And, as she spoke, she clung to him as one pleading herself for life to the unrelenting executioner. He replied, in a sarcasm, true to his general course of life.
“Yes, Ellen! your revenge for your wrongs would not be well complete, unless your own eyes witnessed it; and you insist upon the privilege as if you duly estimated the luxury. Well!—you may stay. It needed but this, if anything had been needed, to show me my own impotence.”

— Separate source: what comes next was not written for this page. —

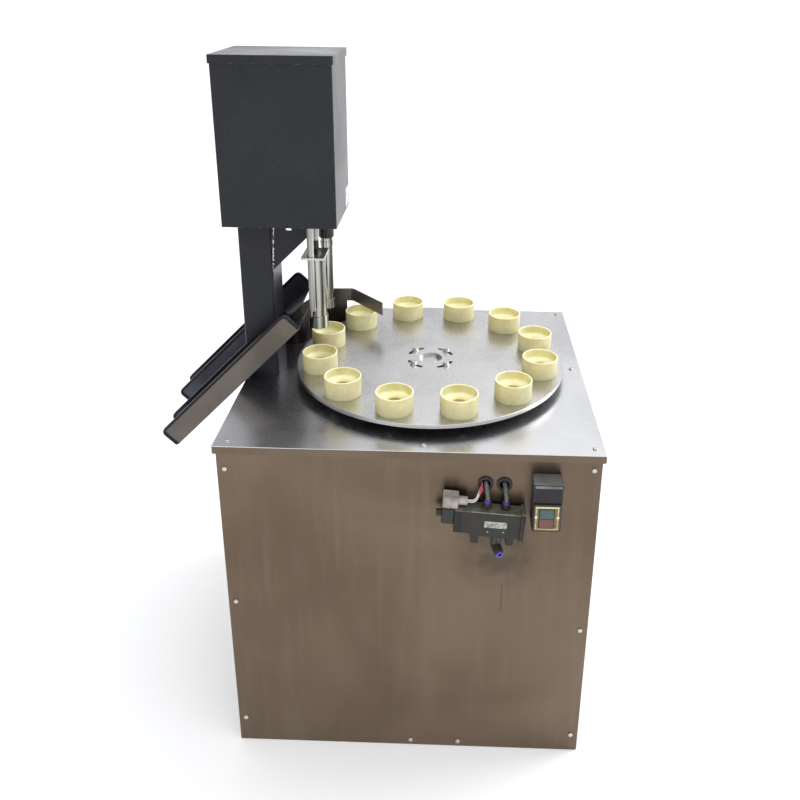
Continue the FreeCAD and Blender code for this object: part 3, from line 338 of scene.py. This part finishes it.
def chute_sheet():
    """Dark sheet of the chutes: brushed along the slope, brownish outside, with bluish painted shade
    inside.
    """
    dark = (0.115, 0.098, 0.085)
    light = (0.165, 0.145, 0.128)
    inner_shade_dark = (0.055, 0.057, 0.070)
    inner_shade_light = (0.090, 0.093, 0.112)
    edge_tone = (0.4, 0.38, 0.36)
    outer_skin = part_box("near_chute")[0].y + 0.7 * mm

    g = Paint("chute_sheet", Metallic=0.85)
    clouds = g.noise(9, 4, 0.55)
    slope = g.tree.nodes.new("ShaderNodeMapping")
    slope.inputs["Rotation"].default_value = (0, CHUTE_SLOPE, 0)
    slope.inputs["Scale"].default_value = (1.5, 60, 60)
    g.feed(slope.inputs["Vector"], g.place["Object"])
    fine = g.tree.nodes.new("ShaderNodeTexNoise")
    fine.inputs["Scale"].default_value = 50
    g.feed(fine.inputs["Vector"], slope.outputs[0])
    grain = fine.outputs[0]
    outer = g.mottled(clouds, dark, light)
    # painted shade: the inside of the chutes is darker and bluer than the outer skin
    inner_shade = g.mottled(clouds, inner_shade_dark, inner_shade_light)
    colour = g.colours(g.span(g.axis("Y"), outer_skin, outer_skin + 0.3 * mm), outer, inner_shade)
    colour = g.colours(1.0, colour, g.span(grain, 0.3, 0.7, 0.86, 1.12), "MULTIPLY")
    colour = g.worn(colour, 1.0 * mm, 0.4, edge_tone)
    g.bump(grain, 0.06, 0.2 * mm, 0.6 * mm)
    return g.finish(colour, g.span(clouds, 0.3, 0.7, 0.36, 0.5))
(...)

“Cruel to the last, Guy—cruel to the last! Surely the few hours between this and that of death, are too precious to be employed in bitterness. Were not prayer better—if you will not pray, Guy, let me. My prayer shall be for you; and, in the forgiveness which my heart shall truly send to my lips for the wrongs you have done to me and mine, I shall not altogether despair, so that you join with me, of winning a forgiveness far more important and precious! Guy, will you join me in prayer?”

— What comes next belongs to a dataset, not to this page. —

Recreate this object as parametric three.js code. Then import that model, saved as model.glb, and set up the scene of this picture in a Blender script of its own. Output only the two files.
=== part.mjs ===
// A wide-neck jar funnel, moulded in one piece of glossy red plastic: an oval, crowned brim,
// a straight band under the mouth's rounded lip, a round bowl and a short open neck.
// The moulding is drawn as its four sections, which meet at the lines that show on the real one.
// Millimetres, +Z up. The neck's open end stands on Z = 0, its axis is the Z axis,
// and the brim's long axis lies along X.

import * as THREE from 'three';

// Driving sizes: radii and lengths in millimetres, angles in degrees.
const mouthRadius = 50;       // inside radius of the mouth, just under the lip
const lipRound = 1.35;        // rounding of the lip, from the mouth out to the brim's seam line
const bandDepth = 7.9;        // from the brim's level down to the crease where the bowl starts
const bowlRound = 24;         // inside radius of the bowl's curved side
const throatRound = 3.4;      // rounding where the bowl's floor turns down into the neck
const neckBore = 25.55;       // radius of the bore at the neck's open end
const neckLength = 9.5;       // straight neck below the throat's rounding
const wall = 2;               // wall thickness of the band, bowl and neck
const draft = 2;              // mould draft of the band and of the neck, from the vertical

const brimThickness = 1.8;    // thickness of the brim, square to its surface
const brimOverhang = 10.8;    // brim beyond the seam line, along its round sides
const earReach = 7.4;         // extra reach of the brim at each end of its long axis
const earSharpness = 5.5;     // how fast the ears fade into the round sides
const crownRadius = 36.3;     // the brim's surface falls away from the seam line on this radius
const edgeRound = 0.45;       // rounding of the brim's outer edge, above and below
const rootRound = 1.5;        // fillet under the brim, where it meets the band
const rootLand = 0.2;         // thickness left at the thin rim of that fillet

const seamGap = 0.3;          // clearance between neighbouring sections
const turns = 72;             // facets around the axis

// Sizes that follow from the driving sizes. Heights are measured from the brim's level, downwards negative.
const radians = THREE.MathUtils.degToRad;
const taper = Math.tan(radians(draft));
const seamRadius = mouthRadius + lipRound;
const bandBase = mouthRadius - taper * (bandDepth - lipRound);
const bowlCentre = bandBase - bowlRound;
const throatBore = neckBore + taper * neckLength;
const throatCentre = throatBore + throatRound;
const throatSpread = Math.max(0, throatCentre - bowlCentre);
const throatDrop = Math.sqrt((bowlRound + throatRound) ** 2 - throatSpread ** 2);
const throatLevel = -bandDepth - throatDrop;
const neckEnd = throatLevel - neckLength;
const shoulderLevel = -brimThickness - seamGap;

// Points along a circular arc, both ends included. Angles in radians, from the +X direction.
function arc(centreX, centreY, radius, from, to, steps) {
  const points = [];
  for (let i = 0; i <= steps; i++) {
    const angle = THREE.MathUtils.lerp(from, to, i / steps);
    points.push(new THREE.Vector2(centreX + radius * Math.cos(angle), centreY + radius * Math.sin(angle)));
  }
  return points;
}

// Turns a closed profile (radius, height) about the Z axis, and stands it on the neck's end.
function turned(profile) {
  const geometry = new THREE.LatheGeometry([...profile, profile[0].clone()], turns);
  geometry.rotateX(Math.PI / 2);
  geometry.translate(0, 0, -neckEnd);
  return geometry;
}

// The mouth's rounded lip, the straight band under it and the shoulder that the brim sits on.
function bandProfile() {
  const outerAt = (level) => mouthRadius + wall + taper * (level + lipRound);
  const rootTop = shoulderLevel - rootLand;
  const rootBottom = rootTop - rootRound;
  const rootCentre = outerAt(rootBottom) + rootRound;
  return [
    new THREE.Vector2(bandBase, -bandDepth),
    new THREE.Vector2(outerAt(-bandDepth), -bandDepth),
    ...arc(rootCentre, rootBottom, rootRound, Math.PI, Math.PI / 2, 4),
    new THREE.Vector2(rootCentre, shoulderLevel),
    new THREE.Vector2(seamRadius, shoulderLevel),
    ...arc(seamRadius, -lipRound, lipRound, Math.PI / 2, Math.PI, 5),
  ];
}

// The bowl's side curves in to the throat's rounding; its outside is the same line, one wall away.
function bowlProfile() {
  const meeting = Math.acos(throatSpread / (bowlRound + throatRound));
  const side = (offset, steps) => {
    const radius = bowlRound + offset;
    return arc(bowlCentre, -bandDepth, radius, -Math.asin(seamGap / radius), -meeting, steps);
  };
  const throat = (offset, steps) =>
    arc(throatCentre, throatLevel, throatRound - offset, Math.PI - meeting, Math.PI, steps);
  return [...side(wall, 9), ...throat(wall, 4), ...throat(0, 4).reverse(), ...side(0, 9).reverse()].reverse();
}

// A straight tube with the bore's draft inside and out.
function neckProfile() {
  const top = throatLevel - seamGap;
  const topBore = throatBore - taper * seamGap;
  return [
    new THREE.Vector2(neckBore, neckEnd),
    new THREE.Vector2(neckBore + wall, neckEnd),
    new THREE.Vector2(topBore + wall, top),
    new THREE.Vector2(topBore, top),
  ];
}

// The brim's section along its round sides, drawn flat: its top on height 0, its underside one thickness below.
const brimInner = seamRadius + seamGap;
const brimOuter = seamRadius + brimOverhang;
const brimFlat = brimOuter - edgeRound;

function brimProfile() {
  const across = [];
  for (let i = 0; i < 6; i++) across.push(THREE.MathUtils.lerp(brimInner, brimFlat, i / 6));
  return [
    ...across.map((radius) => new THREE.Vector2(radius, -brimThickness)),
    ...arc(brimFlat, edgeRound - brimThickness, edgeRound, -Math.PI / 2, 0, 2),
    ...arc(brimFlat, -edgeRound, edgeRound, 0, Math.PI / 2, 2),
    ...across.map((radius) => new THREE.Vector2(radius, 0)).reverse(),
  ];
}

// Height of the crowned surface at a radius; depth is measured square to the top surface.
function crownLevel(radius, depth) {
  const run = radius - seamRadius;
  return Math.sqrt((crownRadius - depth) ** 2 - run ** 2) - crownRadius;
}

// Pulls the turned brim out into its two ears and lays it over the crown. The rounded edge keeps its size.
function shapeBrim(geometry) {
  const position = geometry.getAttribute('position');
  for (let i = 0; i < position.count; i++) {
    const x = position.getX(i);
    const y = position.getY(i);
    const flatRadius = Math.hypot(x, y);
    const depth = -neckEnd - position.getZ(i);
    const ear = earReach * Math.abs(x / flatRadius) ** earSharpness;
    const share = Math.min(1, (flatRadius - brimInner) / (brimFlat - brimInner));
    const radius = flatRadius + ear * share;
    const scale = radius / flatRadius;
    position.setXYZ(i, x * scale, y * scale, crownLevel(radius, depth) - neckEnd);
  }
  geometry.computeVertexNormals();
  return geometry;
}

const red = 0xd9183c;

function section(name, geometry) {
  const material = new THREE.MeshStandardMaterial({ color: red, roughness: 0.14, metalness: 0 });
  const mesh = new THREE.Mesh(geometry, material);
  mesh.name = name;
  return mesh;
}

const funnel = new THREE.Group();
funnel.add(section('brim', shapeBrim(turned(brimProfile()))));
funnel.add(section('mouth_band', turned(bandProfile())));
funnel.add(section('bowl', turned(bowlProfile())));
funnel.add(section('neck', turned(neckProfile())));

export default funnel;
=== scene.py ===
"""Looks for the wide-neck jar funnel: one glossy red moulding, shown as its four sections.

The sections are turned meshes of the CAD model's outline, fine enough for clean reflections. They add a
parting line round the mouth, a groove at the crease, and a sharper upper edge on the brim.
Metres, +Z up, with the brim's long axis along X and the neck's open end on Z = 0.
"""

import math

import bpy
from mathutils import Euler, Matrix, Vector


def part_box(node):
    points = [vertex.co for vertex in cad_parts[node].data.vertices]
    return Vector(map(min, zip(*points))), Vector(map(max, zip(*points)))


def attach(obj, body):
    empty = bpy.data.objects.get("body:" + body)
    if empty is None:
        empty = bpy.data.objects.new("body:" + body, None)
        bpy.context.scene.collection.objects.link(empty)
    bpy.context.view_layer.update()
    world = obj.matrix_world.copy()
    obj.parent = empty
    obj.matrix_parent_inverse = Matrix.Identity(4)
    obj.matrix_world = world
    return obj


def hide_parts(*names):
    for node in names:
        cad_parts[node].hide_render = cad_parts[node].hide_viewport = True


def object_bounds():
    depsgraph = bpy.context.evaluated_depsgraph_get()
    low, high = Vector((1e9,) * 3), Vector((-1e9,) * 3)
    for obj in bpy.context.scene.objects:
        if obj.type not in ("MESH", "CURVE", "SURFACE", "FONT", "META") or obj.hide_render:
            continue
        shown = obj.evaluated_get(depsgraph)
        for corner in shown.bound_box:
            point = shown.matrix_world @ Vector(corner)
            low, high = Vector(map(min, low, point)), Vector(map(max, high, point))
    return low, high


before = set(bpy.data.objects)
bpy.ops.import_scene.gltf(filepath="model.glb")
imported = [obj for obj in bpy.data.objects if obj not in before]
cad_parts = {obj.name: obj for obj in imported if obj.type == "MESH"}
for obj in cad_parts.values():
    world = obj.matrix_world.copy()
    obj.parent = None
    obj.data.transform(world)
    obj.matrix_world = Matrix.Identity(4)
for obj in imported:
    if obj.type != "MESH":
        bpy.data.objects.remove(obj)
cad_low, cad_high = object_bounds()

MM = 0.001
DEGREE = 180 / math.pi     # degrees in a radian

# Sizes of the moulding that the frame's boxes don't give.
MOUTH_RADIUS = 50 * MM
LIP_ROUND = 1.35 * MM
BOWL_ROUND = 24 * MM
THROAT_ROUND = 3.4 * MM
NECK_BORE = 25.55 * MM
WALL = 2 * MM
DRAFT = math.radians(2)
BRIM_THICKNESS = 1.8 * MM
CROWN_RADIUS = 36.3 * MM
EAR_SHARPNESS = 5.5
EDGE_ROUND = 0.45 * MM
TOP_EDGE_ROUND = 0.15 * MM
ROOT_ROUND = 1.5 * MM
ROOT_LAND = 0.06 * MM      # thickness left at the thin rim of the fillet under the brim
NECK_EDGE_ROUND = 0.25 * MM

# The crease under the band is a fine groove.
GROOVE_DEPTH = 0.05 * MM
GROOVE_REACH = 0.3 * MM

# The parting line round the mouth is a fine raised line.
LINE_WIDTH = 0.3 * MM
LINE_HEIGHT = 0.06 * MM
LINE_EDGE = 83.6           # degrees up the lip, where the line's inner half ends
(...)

“My knees are stiff, Ellen. I have not been taught to kneel.”
“But it is not too late to learn. Bend, bow with me, Guy—if you have ever loved the poor Ellen, bow with her now. It is her prayer; and, oh, think, how weak is the vanity of this pride in a situation like yours. How idle the stern and stubborn spirit, when men can place you in bonds—when men can take away life and name—when men can hoot and hiss and defile your fettered and enfeebled person! It was for a season and a trial like this, Guy, that humility was given us. It was in order to such an example that the Savior died for us.”
“He died not for me. I have gained nothing by his death. Men are as bad as ever, and wrong—the wrong which deprived me of my right in society—has been as active and prevailing a principle of human action as before he died. It is in his name now that they do the wrong, and in his name, since his death, they have contrived to find a sanction for all manner of crime. Speak no more of this, Ellen; you know nothing about it. It is all folly.”

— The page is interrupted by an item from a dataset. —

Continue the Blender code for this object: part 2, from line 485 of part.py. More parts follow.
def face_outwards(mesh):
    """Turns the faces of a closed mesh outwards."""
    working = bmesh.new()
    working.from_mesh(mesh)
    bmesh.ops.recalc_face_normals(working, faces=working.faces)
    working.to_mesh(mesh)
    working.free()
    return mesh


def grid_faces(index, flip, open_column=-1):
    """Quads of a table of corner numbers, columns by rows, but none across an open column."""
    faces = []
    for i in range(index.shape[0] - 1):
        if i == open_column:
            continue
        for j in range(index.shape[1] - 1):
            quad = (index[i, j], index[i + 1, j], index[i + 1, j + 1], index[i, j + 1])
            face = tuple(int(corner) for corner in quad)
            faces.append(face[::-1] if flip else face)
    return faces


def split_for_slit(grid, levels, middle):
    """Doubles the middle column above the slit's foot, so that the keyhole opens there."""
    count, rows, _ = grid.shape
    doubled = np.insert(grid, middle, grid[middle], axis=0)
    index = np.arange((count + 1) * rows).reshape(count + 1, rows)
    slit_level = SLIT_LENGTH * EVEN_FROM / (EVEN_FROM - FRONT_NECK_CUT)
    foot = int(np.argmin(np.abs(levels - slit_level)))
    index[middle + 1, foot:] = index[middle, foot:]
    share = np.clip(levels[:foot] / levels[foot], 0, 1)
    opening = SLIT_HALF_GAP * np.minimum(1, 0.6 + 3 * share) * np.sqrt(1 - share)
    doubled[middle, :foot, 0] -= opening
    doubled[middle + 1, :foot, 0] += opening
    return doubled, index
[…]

“To you, Guy, it may be. To the wise all things are foolish. But to the humble heart there is a truth, even in what are thought follies, which brings us the best of teachings. That is no folly which keeps down, in the even posture of humility, the spirit which circumstances would only bind and crush in every effort to rise. That is no folly which prepares us for reverses, and fortifies us against change and vicissitude. That is no folly which takes away the sting from affliction—which has kept me, Guy, as once before you said, from driving a knife into your heart, while it lay beating against the one to which yours had brought all manner of affliction. Oh, believe me, the faith and the feeling and the hope, not less than the fear, which has made me what I am now—which has taught me to rely only on the one—which has made me independent of all things and all loves—ay, even of yours, when I refer to it—is no idle folly. It is the only medicine by which the soul may live. It is that which I bring to you now. Hear me, then—Guy, hear the prayer of the poor Ellen, who surely has some right to be heard by you. Kneel for me, and with me, on this dungeon floor, and pray—only pray.”